Sister Prejean clearly sees River of Fire as her last book. She writes in the afterword that she is now 80 years old: “Mama and Daddy both died at age eighty-one, so I know my death can’t be far away.” And lest the reader assume that Sister Prejean’s work against the death penalty—the legacy that most will have in mind when reading River of Fire—is the sum total of her story, she spends the final pages of her afterword calling out the places where she sees continued injustices, particularly in the treatment of women and L.G.B.T. people in the church. She includes as an appendix a letter she wrote to Pope Francis calling “for the Catholic Church to fully respect the dignity of women,” in which she describes her dismay at being excluded from “certain opportunities of service” in the church, like preaching a homily and proclaiming the Gospel.

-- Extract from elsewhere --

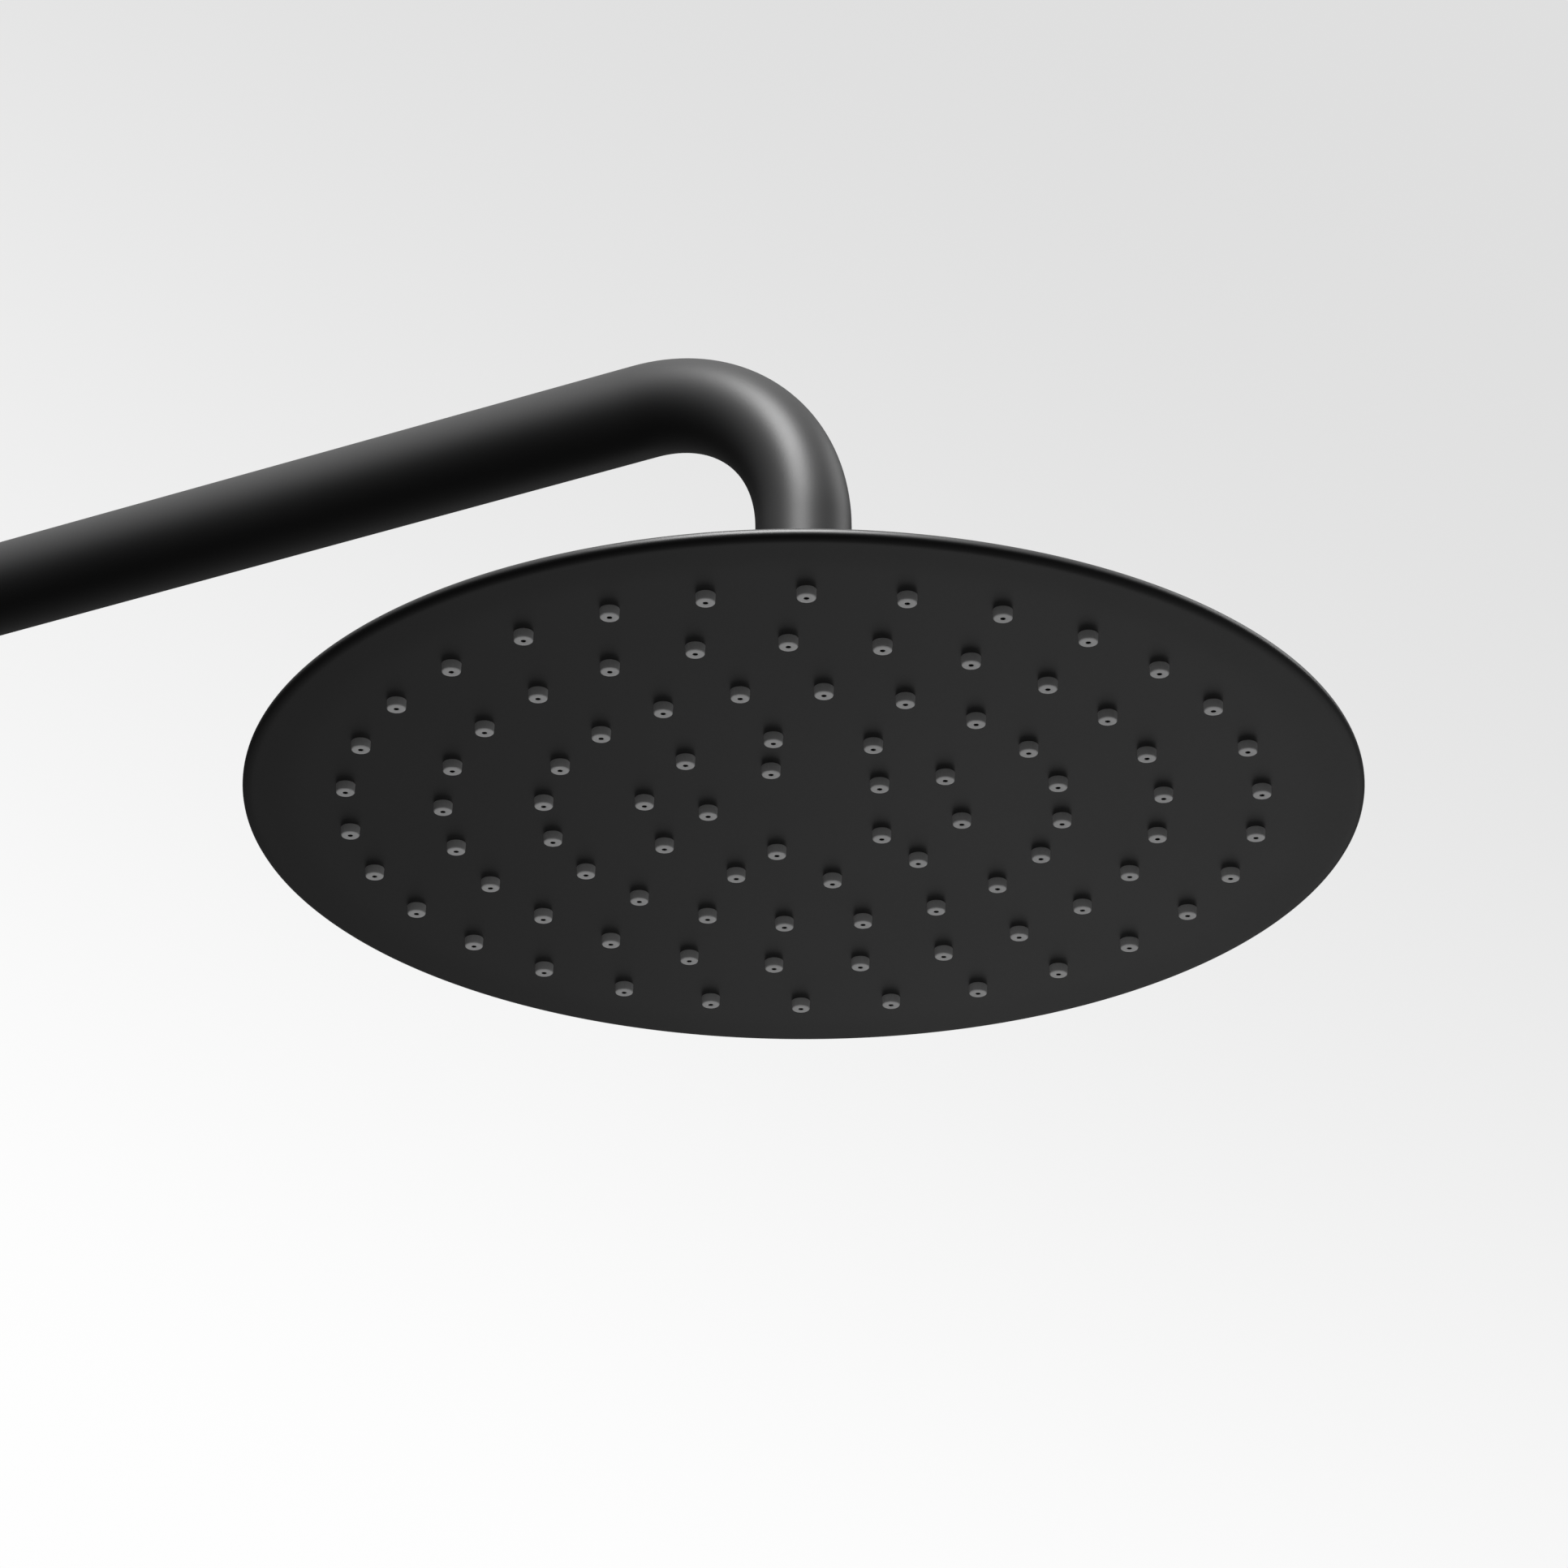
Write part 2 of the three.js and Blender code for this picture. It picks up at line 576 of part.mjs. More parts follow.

Although Sister Prejean can count among her victories Pope Francis’ change to the Catechism of the Catholic Church in 2018 outlawing the death penalty, support for the practice is ramping up again in the United States. Just last month, U.S. Attorney General William Barr directed the Bureau of Prisons to resume federal executions in the United States after nearly two decades. Sister Prejean was fighting capital punishment back then, and she is ready to continue doing so now.